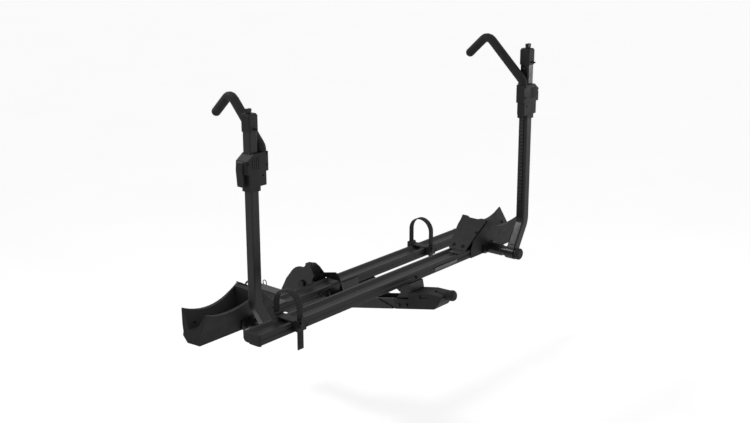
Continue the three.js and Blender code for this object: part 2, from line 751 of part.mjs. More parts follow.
// Square tube, bent near its foot, with a collar that turns on the barrel.
function arm() {
  const { x, z } = ARM_AXIS;
  const outer = ARM_TUBE / 2;
  const inner = outer - 2.5;
  const slant = new THREE.Vector2(ARM_X - x, ARM_BEND_Z - z).normalize();
  const from = (distance) => [x + slant.x * distance, ARM_Y, z + slant.y * distance];
  const bend = [ARM_X, ARM_Y, ARM_BEND_Z];
  const tube = sweep(
    roundedRectangle(-outer, outer, -outer, outer, 5, 3),
    roundedPath([from(4), bend, [ARM_X, ARM_Y, ARM_TOP]], 55, 5),
  );
  const bore = sweep(
    roundedRectangle(-inner, inner, -inner, inner, 2, 1),
    roundedPath([from(30), bend, [ARM_X, ARM_Y, ARM_TOP + 1]], 55, 5),
  );
  const collar = rod([x, ARM_Y - outer, z], [x, ARM_Y + outer, z], 21, 28);
  const bearing = rod([x, ARM_Y - 30, z], [x, ARM_Y + 30, z], BARREL_RADIUS + 0.35, 28);
  return cut(join(tube, collar), bore, bearing);
}

// Toothed strip along the arm's inward face that the slider's pawl climbs.
function ratchetStrip() {
  const face = ARM_X - ARM_TUBE / 2 - GAP;
  const pitch = 12;
  const low = 182;
  const high = 638;
  const teeth = [];
  for (let z = low; z < high; z += pitch) {
    teeth.push([face - 1.6, z], [face - 3, z + pitch * 0.75]);
  }
  return prism('y', [[face, low], [face, high], ...teeth.reverse()], ARM_Y - 5, ARM_Y + 5);
}

function armCap() {
  const half = ARM_TUBE / 2 + GAP + 1.4;
  const base = 647;
  const body = prism('z', roundedRectangle(-half, half, -half, half, 4), base, ARM_END_TOP - 4);
  const crownHalf = half - 2;
  const crownOutline = roundedRectangle(-crownHalf, crownHalf, -crownHalf, crownHalf, 4);
  const crown = prism('z', crownOutline, ARM_END_TOP - 5, ARM_END_TOP);
  const socketHalf = ARM_TUBE / 2 + GAP;
  const socketOutline = roundedRectangle(-socketHalf, socketHalf, -socketHalf, socketHalf, 5);
  const socket = prism('z', socketOutline, base - 1, ARM_TOP + GAP);
  const keyBore = rod([4, 0, ARM_TOP - 1], [4, 0, ARM_END_TOP + 1], 5 + GAP, 20);
  return cut(join(body, crown), socket, keyBore).translate(ARM_X, ARM_Y, 0);
}

// Lock knob in the arm's cap: a stem, a collar and two grip ears.
function capKnob() {
  const top = ARM_END_TOP + GAP;
  const stem = rod([0, 0, ARM_TOP + 2], [0, 0, top + 1], 5, 20);
  const collar = rod([0, 0, top], [0, 0, top + 5], 8, 20);
  const grip = box(-8, 8, -6, 6, top + 4, top + 14);
  const notch = rod([0, -7, top + 16], [0, 7, top + 16], 4.5, 12);
  return cut(join(stem, collar, grip), notch).translate(ARM_X + 4, ARM_Y, 0);
}

// Moulded slider that carries the hook, clamps on the tube and holds the pawl and its trigger.
function slider() {
  const upper = [[40, 20], [-20, 21], [-20, 10], [-48, 7], [-48, -23.5], [-19, -25], [36, -25], [41, -10]];
  const lower = [[29, 20], [-20, 20], [-20, 9], [-41, 6], [-41, -21.5], [-18, -22], [28, -22], [30, 2]];
  const taper = [[19, 19], [-19, 19], [-19, -19], [19, -19]];
  const body = join(
    prism('z', upper.reverse(), SLIDER_STEP, SLIDER_TOP),
    prism('z', lower.reverse(), SLIDER_BASE, SLIDER_STEP + 1),
    prism('z', taper.reverse(), SLIDER_BASE - 15, SLIDER_BASE + 1),
  );
  const slope = [[12, SLIDER_TOP + 5], [12, SLIDER_TOP], [60, SLIDER_TOP - 34], [60, SLIDER_TOP + 5]];
  const slopedTop = prism('y', slope, -60, 60);
  const half = ARM_TUBE / 2 + GAP;
  const channel = join(
    prism('z', roundedRectangle(-half, half, -half, half, 4), SLIDER_BASE - 30, SLIDER_TOP + 5),
    box(-half - 4.8, -10, -5.8, 5.8, SLIDER_BASE - 30, SLIDER_TOP + 5),
  );
  const pawlPocket = box(-34, -15, -6.4, 4.4, SLIDER_BASE - 1, SLIDER_BASE + 40);
  const [hookX, hookY, hookZ] = HOOK_FOOT;
  const hookSocket = rod([hookX, hookY, hookZ - GAP], [hookX, hookY, hookZ + 60], 8 + GAP, 16);
  const pawlHole = rod([-28, -40, SLIDER_BASE + 30], [-28, 40, SLIDER_BASE + 30], 2.5 + GAP, 12);
  const triggerHole = rod([34, -40, TRIGGER_Z], [34, 40, TRIGGER_Z], 2.5 + GAP, 12);
  const triggerPocket = box(29.5, 60, -11, 17, SLIDER_STEP - 10, TRIGGER_Z + 8);
  const tools = [slopedTop, channel, pawlPocket, hookSocket, pawlHole, triggerHole, triggerPocket];
  return cut(body, ...tools).translate(ARM_X, ARM_Y, 0);
}

// Squeeze lever on the slider's outward face.
function trigger() {
  const profile = [
    [31, TRIGGER_Z + 4],
    [36, TRIGGER_Z + 7],
    [43, TRIGGER_Z + 2],
    [45, TRIGGER_Z - 20],
    [41, SLIDER_BASE + 4],
    [37, SLIDER_BASE + 2],
    [38, TRIGGER_Z - 20],
    [34, TRIGGER_Z - 9],
  ];
  const body = prism('y', profile.reverse(), -10.4, 16.4);
  return cut(body, rod([34, -40, TRIGGER_Z], [34, 40, TRIGGER_Z], 2.5 + GAP, 12)).translate(ARM_X, ARM_Y, 0);
}

function sliderPin(out, height, y0, y1) {
  return rod([ARM_X + out, ARM_Y + y0, height], [ARM_X + out, ARM_Y + y1, height], 2.5, 12);
}

// Pawl that rides just clear of the toothed strip.
function sliderPawl() {
  const z = SLIDER_BASE + 30;
  const profile = [
    [-32, z + 4],
    [-25, z + 4],
    [-23.5, z - 4],
    [-20.2, z - 22],
    [-23.5, z - 27],
    [-29, z - 18],
    [-32, z - 4],
  ];
  const body = prism('y', profile.reverse(), -5.9, 3.9);
  return cut(body, rod([-28, -40, z], [-28, 40, z], 2.5 + GAP, 12)).translate(ARM_X, ARM_Y, 0);
}

// Corners of the hook's centre line, from a start height to the tip pulled back by a distance.
function hookPath(startZ, pullBack) {
  const at = ([out, y, z]) => new THREE.Vector3(ARM_X + out, ARM_Y + y, z);
  const bend = at(HOOK_BEND);
  const tip = at(HOOK_TIP);
  tip.addScaledVector(bend.clone().sub(tip).normalize(), pullBack);
  const foot = at([HOOK_FOOT[0], HOOK_FOOT[1], startZ]);
  const lead = at([HOOK_FOOT[0], HOOK_FOOT[1], HOOK_LEAD_Z]);
  return [foot, lead, bend, tip].map((p) => [p.x, p.y, p.z]);
}

// Steel core of the hook, from the socket in the slider to just short of the tip.
function hookRod() {
  return sweep(arc(0, 0, 8, 0, 324, 9), roundedPath(hookPath(HOOK_FOOT[2], 20), 24, 4));
}

// Rubber sleeve over the steel core, with a domed tip.
function hookSleeve() {
  const path = hookPath(SLIDER_TOP + GAP, HOOK_RADIUS);
  const skin = sweep(arc(0, 0, HOOK_RADIUS, 0, 334.3, 13), roundedPath(path, 24, 4));
  const end = path[path.length - 1];
  const tip = new THREE.SphereGeometry(HOOK_RADIUS, 14, 8).translate(end[0], end[1], end[2]);
  const core = sweep(arc(0, 0, 8 + GAP, 0, 324, 9), roundedPath(hookPath(HOOK_FOOT[2], 20 - GAP), 24, 4));
  return cut(join(skin, tip), core);
}

// Saddle that slides along the tray, with a strap anchor on one side and a buckle frame on the other.
function strapCarriage(strapX) {
  const x0 = strapX - 16;
  const x1 = strapX + 16;
  const inside = TRAY_HALF + GAP;
  const outer = inside + 4;
  const top = TRAY_HEIGHT + GAP;
  const bridge = prism('x', [
    [-outer, 8],
    [-inside, 8],
    [-inside, top],
    [inside, top],
    [inside, 8],
    [outer, 8],
    [outer, top + 3],
    [-outer, top + 3],
  ], x0, x1);
  const anchorOutline = roundedRectangle(outer - 1, STRAP_REACH + 8, 14, 42, 4);
  const anchor = prism('x', anchorOutline, strapX - 15, strapX + 15);
  const buckleOutline = roundedRectangle(-STRAP_REACH - 9, -outer + 1, 6, 39, 4);
  const buckle = prism('x', buckleOutline, strapX - 16, strapX + 16);
  const ears = [-1, 1].map((side) => {
    const [rear, front] = [LEVER_AXIS.y - 5, -STRAP_REACH - 7];
    const outline = roundedRectangle(rear, front, LEVER_AXIS.z - 7, LEVER_AXIS.z + 6, 4, 2);
    const [a, b] = [strapX + side * 11, strapX + side * 15];
    return prism('x', outline, Math.min(a, b), Math.max(a, b));
  });
  const strapHalf = STRAP_WIDTH / 2 + 1;
  const slots = [-1, 1].map((side) => {
    const [a, b] = [side * (STRAP_REACH - 3), side * (STRAP_REACH + 3)];
    const foot = side < 0 ? -10 : 22;
    return box(strapX - strapHalf, strapX + strapHalf, Math.min(a, b), Math.max(a, b), foot, 60);
  });
  const { y, z } = LEVER_AXIS;
  const leverPin = rod([strapX - 40, y, z], [strapX + 40, y, z], 2 + GAP, 12);
  return cut(join(bridge, anchor, buckle, ...ears), ...slots, leverPin);
}

// Rubber strap: anchored on one side, over the wheel, through the buckle and down into a free tail.
function strap(strapX, strapTop) {
  const thick = STRAP_HALF_THICKNESS;
  const centre = strapTop - STRAP_REACH;
  const over = (radius) => arc(0, centre, radius, 0, 180, 14);
  const outline = [
    [STRAP_REACH - thick, 24],
    [STRAP_REACH + thick, 24],
    ...over(STRAP_REACH + thick),
    [-STRAP_REACH - thick, STRAP_TAIL],
    [-STRAP_REACH + thick, STRAP_TAIL],
    ...over(STRAP_REACH - thick).reverse(),
  ];
  return prism('x', outline, strapX - STRAP_WIDTH / 2, strapX + STRAP_WIDTH / 2);
}

// Ratchet lever of the buckle, lying flat against the frame, with its hinge pin.
function buckleLever(strapX) {
  const { y, z } = LEVER_AXIS;
  const profile = [
    [y + 3, z - 1.5],
    [y + 1.5, z - 3],
    [y - 1.5, z - 3],
    [y - 3.5, z - 1],
    [y - 4, z + 4],
    [y - 2, z + 15],
    [y - 5, z + 22],
    [y - 1.5, z + 23],
    [y + 2, z + 16],
    [y + 3, z + 6],
  ];
  const plate = prism('x', profile, strapX - 10.4, strapX + 10.4);
  return join(plate, rod([strapX - 16, y, z], [strapX + 16, y, z], 2, 12));
}

function trayAssembly(prefix, { y, z, side, strapEnd, strapX, strapTop, lean }) {
  const group = new THREE.Group();
  group.position.set(0, y, z);
  rack.add(group);
  const armGroup = new THREE.Group();
  armGroup.position.set(side * ARM_AXIS.x, 0, ARM_AXIS.z);
  armGroup.rotation.y = -side * lean;
  group.add(armGroup);
  const fit = (name, geometry, material) => {
    place(group, `${prefix}_${name}`, side > 0 ? geometry : mirrored(geometry), material);
  };
  const fitToArm = (name, geometry, material) => {
    const local = geometry.translate(-ARM_AXIS.x, 0, -ARM_AXIS.z);
    place(armGroup, `${prefix}_${name}`, side > 0 ? local : mirrored(local), material);
  };
  fit('tray', tray(strapEnd), TRAY_PAINT);
  fit('tray_cap', trayCap(strapEnd), MOULDED);
  fit('cradle', cradle(), MOULDED);
  fit('ramp', ramp(), FRAME_PAINT);
  fit('arm_barrel', barrel(), FRAME_PAINT);
  fit('barrel_cap', barrelCap(), RUBBER);
  fitToArm('arm', arm(), FRAME_PAINT);
  fitToArm('ratchet_strip', ratchetStrip(), STEEL);
  fitToArm('arm_cap', armCap(), MOULDED);
  fitToArm('cap_knob', capKnob(), STEEL);
  fitToArm('slider', slider(), MOULDED);
  fitToArm('slider_pawl', sliderPawl(), STEEL);
  fitToArm('trigger', trigger(), MOULDED);
  fitToArm('trigger_pin', sliderPin(34, TRIGGER_Z, -18, 17), STEEL);
  fitToArm('hook_rod', hookRod(), STEEL);
  fitToArm('hook_sleeve', hookSleeve(), RUBBER);
  fit('strap_carriage', strapCarriage(strapX), MOULDED);
  fit('strap', strap(strapX, strapTop), RUBBER);
  fit('buckle_lever', buckleLever(strapX), MOULDED);
}

trayAssembly('inner', INNER_TRAY);
trayAssembly('outer', OUTER_TRAY);

export default rack;
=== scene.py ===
import json
import math

import bmesh
import bpy
from mathutils import Matrix, Vector


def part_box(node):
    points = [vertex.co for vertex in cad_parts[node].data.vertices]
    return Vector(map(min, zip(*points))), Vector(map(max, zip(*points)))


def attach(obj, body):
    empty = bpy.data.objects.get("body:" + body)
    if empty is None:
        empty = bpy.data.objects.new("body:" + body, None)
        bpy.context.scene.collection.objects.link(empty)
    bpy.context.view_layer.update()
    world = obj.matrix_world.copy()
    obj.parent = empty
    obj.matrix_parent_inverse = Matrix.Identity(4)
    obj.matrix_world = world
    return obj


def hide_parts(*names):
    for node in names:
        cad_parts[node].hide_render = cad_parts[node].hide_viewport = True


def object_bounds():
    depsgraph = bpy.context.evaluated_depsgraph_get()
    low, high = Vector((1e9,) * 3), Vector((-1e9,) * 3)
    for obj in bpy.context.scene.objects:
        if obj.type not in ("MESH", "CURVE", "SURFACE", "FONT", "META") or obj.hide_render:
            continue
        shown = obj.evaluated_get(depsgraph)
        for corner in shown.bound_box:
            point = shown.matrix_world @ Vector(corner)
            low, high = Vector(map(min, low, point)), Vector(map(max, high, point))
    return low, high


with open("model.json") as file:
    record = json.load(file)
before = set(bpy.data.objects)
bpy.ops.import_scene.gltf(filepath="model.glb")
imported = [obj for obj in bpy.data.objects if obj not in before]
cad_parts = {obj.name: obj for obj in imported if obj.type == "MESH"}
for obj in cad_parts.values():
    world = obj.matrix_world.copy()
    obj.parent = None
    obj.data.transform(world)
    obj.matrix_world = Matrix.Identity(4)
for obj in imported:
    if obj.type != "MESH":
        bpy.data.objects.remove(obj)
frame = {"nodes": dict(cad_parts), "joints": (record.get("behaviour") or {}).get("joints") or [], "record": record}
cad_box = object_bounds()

# Hitch mounted bike rack: looks, small fittings, light and camera.
# Units are metres in the rack's own frame: +X along the trays, +Y to the vehicle, +Z up.

MM = 0.001
JOINTS = {joint["name"]: joint for joint in frame["joints"]}
SIDES = {"inner": -1, "outer": 1}      # which way each tray's cradle end points along X


# ---------------------------------------------------------------- node graphs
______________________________
Repeat word for word the lines from the line with "fitToArm('hook_rod', hookRod(), STEEL);" to the line with "for node in", both lines included.

▸ The response:
  fitToArm('hook_rod', hookRod(), STEEL);
  fitToArm('hook_sleeve', hookSleeve(), RUBBER);
  fit('strap_carriage', strapCarriage(strapX), MOULDED);
  fit('strap', strap(strapX, strapTop), RUBBER);
  fit('buckle_lever', buckleLever(strapX), MOULDED);
}

trayAssembly('inner', INNER_TRAY);
trayAssembly('outer', OUTER_TRAY);

export default rack;
=== scene.py ===
import json
import math

import bmesh
import bpy
from mathutils import Matrix, Vector


def part_box(node):
    points = [vertex.co for vertex in cad_parts[node].data.vertices]
    return Vector(map(min, zip(*points))), Vector(map(max, zip(*points)))


def attach(obj, body):
    empty = bpy.data.objects.get("body:" + body)
    if empty is None:
        empty = bpy.data.objects.new("body:" + body, None)
        bpy.context.scene.collection.objects.link(empty)
    bpy.context.view_layer.update()
    world = obj.matrix_world.copy()
    obj.parent = empty
    obj.matrix_parent_inverse = Matrix.Identity(4)
    obj.matrix_world = world
    return obj


def hide_parts(*names):
    for node in names:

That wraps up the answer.